一方で、今回のMWCにおいては「Telna」という事業者が、プレス向けにeSIMを配布する(体験したいと希望すると、メールでeSIMプロファイルの入ったQRコードを送ってくれる)など、端末の登場とともに活用の幅は広がっている。
こうしたeSIMサービスの展開について矢吹氏は、「価格競争もあると思うが、どちらかというとeSIMのサービスは利便性が重要になると思う。まずは夏前にベータ版サービスを提供し、ユーザーに使ってもらってからサービスを磨き上げていきたい。ベータ版なので料金設定もIIJmioよりリーズナブルにして反応を見る。しかし現状、eSIMは対応端末が限定的で(日本国内ではiPhone XS/XR)、裾野が狭い。当初は商売をするというより、技術的なものを見るためにサービスを展開することになるだろう」と説明した。
eSIMは昨年、iPhone XS/XRが対応し、その瞬間から世界中の通信事業者が色めき立ったという状態だ。IIJはeSIMを提供するための条件でもあるフルMVNOとしての機能を持っているが、サービス開始1年目などということもあり、対応できていない。「すでにフルMVNOをやってる人が素早く走り始めたと言うところで、欧州事業者は有利だったかな、と。うちはリソース的に忸怩たる想い」と語った。

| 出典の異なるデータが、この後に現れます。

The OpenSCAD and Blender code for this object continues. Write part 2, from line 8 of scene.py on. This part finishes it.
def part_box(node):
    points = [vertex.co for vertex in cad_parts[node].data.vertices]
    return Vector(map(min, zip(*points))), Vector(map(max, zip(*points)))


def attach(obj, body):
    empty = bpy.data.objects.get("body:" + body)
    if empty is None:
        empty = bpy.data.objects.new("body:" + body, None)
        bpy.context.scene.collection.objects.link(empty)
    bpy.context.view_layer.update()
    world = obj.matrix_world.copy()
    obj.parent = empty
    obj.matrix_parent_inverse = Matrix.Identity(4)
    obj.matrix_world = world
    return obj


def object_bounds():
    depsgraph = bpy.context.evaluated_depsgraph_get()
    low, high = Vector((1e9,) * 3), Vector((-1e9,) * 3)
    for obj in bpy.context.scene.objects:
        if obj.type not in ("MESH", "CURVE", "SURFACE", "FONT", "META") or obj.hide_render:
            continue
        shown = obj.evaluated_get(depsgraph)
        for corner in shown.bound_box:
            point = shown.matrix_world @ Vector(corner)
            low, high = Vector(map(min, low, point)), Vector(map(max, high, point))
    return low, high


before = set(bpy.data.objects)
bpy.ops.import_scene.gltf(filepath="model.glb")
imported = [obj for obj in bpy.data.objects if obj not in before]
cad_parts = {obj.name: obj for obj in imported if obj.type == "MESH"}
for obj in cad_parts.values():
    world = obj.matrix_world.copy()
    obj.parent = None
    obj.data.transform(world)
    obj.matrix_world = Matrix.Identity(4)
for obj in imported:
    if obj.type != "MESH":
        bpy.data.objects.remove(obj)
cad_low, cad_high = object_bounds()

また、今回のMWCでは、2019年からMNO事業を開始する楽天も出展している。IIJはMVNOとしてすでにNTTドコモとauの2社のネットワークを使っているが、それに加えて楽天のネットワークとも提携するかについては、「もちろんあり得る」と答える。しかし一方で、楽天はまだサービスを開始しておらず、ユーザーに対してどのようなサービスを提供するかが見えていない。「楽天のネットワークが必要な理由と、それに対してかかるコストを考える。まだそこが見えないので判断できない」とも語った。
5Gへの対応「今はわからない」
世界各国で今年、商用サービスが開始される5Gも、今回のMWC全体のテーマとなっている。商用直前とあって、実際の商用端末によるデモも多数行なわれている。日本はやや遅れていて、これから周波数を割り当て、ネットワークを構築するという段階だが、今年中にプレサービスが開始される見込み。
こうした5GをMVNOであるIIJも使わせてもらうのか、という質問に対しては、「提供してもらえれば嬉しいな、という感じ」と語る。各MNOによる5GのMVNO向けサービスメニューは、「実際のところまだまだこれから議論」という段階。まだ具体的なことは見えていないという。
MVNOのサービスの世界では、MNOがネットワークパラメータを変更し、それがいきなりMVNOに適応されることもあるという。たとえば今回のIIJの展示では、柱の一つとしてCellular LPWA、LTEの小型機器向け仕様LTE-M(Cat.M1)が紹介されているが、実はIIJからすると、事前に通知があったにせよ、使えるようになる日に屋外で対応端末を持って待機し「おー、つながった」というような、唐突に使えるようになった状態だったという。
5Gについては「いろいろなシナリオがあり得ると思うが、今はわからない」とのことだった。